Cuban-Americans have also risen to a place in the United States where they are respected. Similar to Japanese-Americans, they have succeeded in business and culture. Cuban food, for example, is well known and popular around the U.S., just like Japanese food. In contrast to Japanese-Americans – who are not generally active in political leadership outside of Hawaii – ethnic Cubans have been a strong influence in politics. Cuban-Americans are in the US Senate and US House of Representatives, have run for President of the United States, and are a powerful political force in Florida. I believe that one of the challenges going forward could be a generational divide in the Cuban-American community.

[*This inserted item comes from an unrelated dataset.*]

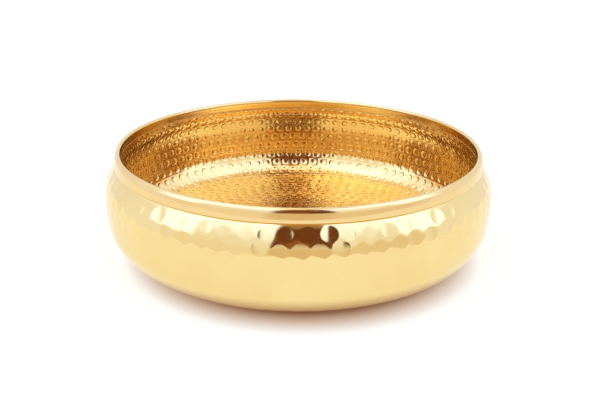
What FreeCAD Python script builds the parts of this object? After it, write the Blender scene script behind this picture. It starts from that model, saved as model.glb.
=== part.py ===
import FreeCAD, Part
import math
import os
import re
from types import SimpleNamespace

import Sketcher

# Brass urli bowl, millimetres, +Z up, origin on the axis at the resting surface.
#
# Two spun brass bowls, an outer one and an inner one with air between them, meet
# at the neck.  An upside-down channel of brass, the rim collar, is formed over
# both necks round a core wire and soldered on each side.  A plug closes the hole
# in the base that lets the hot air out while the rim is soldered.
#
# Every piece is turned about Z.  Its section is drawn on its own XZ plane, where
# X is the distance from the axis and Y is the height.

SHEET = "Dimensions"

DIMENSIONS = {
    # both bowls
    "sheet_thickness": 1.0,
    "belly_height": 46.0,
    # outer shell, outside face
    "outer_belly_radius": 152.5,
    "outer_neck_radius": 142.0,
    "outer_neck_foot": 76.6,
    "outer_floor_arc": 115.0,
    "outer_corner_arc": 32.5,
    "outer_belly_arc": 121.5,
    "outer_shoulder_arc": 34.7,
    "outer_neck_arc": 2.0,
    "foot_inner_radius": 82.0,
    "foot_outer_radius": 97.0,
    "base_recess": 2.5,
    "base_blend": 6.0,
    # inner bowl, outside face
    "inner_belly_radius": 148.5,
    "inner_neck_foot": 72.1,
    "inner_floor_height": 6.0,
    "inner_floor_radius": 97.0,
    "inner_floor_arc": 109.0,
    "inner_corner_arc": 27.5,
    "inner_belly_arc": 117.5,
    "inner_shoulder_arc": 30.7,
    "inner_neck_arc": 3.0,
    # rim
    "overall_height": 85.0,
    "collar_thickness": 0.8,
    "collar_leg_end": 78.1,
    "collar_brow_arc": 5.0,
    "collar_brow_middle": 80.9,
    "collar_skirt_arc": 27.0,
    "collar_skirt_middle": 75.8,
    "collar_skirt_end": 76.2,
    "collar_edge_radius": 0.7,
    "collar_edge_middle": 75.7,
    # solder
    "outer_seam_foot": 76.9,
    "outer_seam_top": 81.7,
    "inner_seam_foot": 76.3,
    # vent hole and plug
    "vent_radius": 2.0,
    "plug_head_radius": 3.5,
    "plug_head_height": 0.8,
}

# Sizes worked out from the sheet, as text for the sketches' expressions.  The two
# necks stand back to back at the neck seat, and the core wire above them is as
# thick as both together, so its radius is the sheet's thickness.
NECK_SEAT = "outer_neck_radius - sheet_thickness"
NECK_BORE = "outer_neck_radius - 2 * sheet_thickness"
WIRE_HEIGHT = "overall_height - collar_thickness - sheet_thickness"
NECK_TOP = "overall_height - collar_thickness - 2 * sheet_thickness"
CROWN_RADIUS = "sheet_thickness + collar_thickness"
BROW_CENTRE = (
    f"{NECK_SEAT} - sqrt((collar_brow_arc - sheet_thickness - collar_thickness)^2"
    f" - ({WIRE_HEIGHT} - collar_brow_middle)^2)"
)
SKIRT_CENTRE = (
    f"{BROW_CENTRE} - sqrt((collar_skirt_arc - collar_brow_arc)^2"
    " - (collar_brow_middle - collar_skirt_middle)^2)"
)

UP = FreeCAD.Vector(0, 0, 1)
START, END, CENTRE = 1, 2, 3
HORIZONTAL_AXIS, VERTICAL_AXIS = -1, -2


def bound(expression):
    """The expression with each of its names read from the sheet."""
    return re.sub(r"[a-z]+_[a-z_]+", lambda name: f"{SHEET}.{name[0]}", expression)


def point(x, y):
    return FreeCAD.Vector(x, y, 0)


def direction(angle):
    """A unit vector at an angle in degrees."""
    return point(math.cos(math.radians(angle)), math.sin(math.radians(angle)))


def leg_beside(slope, leg):
    """The other short side of a right triangle."""
    return math.sqrt(slope**2 - leg**2)


def angle_towards(start, end):
    """The direction from one point to another, in degrees."""
    return math.degrees(math.atan2(end.y - start.y, end.x - start.x))


def centre_between(first, first_distance, second, second_distance):
    """The point at two distances from two others, on the side away from the axis."""
    apart = second - first
    gap = apart.Length
    along = (first_distance**2 - second_distance**2 + gap**2) / (2 * gap)
    aside = leg_beside(first_distance, along)
    foot = first + apart * (along / gap)
    normal = point(apart.y, -apart.x) * (aside / gap)
    return max(foot + normal, foot - normal, key=lambda place: place.x)


def centre_within(start, distance, height):
    """The point at a height and at a distance from another, on the side of the axis."""
    return point(start.x - leg_beside(distance, start.y - height), height)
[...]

Younger, US-born Individuals appear to be leaving behind some of the strong anti-communist and anti-Castro feelings of their parents and grandparents. (Source: The New York Times, ‘The Cuban-American Generation Gap,’ 16 August 2016). This might change the overall political unity that Cuban-Americans have enjoyed until now.
Japanese-Americans and Cuban-Americans are two significant groups of US citizens with Asian and Latino origins, respectively. Although neither group is the largest in its racial category, each is still relatively large and is wealthier and better educated than many other Asian-American and Latino groups. Japanese and Cuban immigrants have taken mostly different paths to get to the United States in terms of the timing and patterns of their immigration, their motivations for coming to the U.S., and the treatment they received once they were in this country. Each has been the object of some negative attitudes by other Asian or Latino groups. The attitudes toward and feelings about their respective ancestral homelands are quite different, with Cuban-Americans having a much more abiding relationship with Cuba than Japanese-Americans have with Japan. Lastly, both Japanese-Americans and Cuban-Americans enjoy a favorable position in US society at present – compared to many other Asian and Latino groups – but both face challenges, maybe of different types, in the years ahead.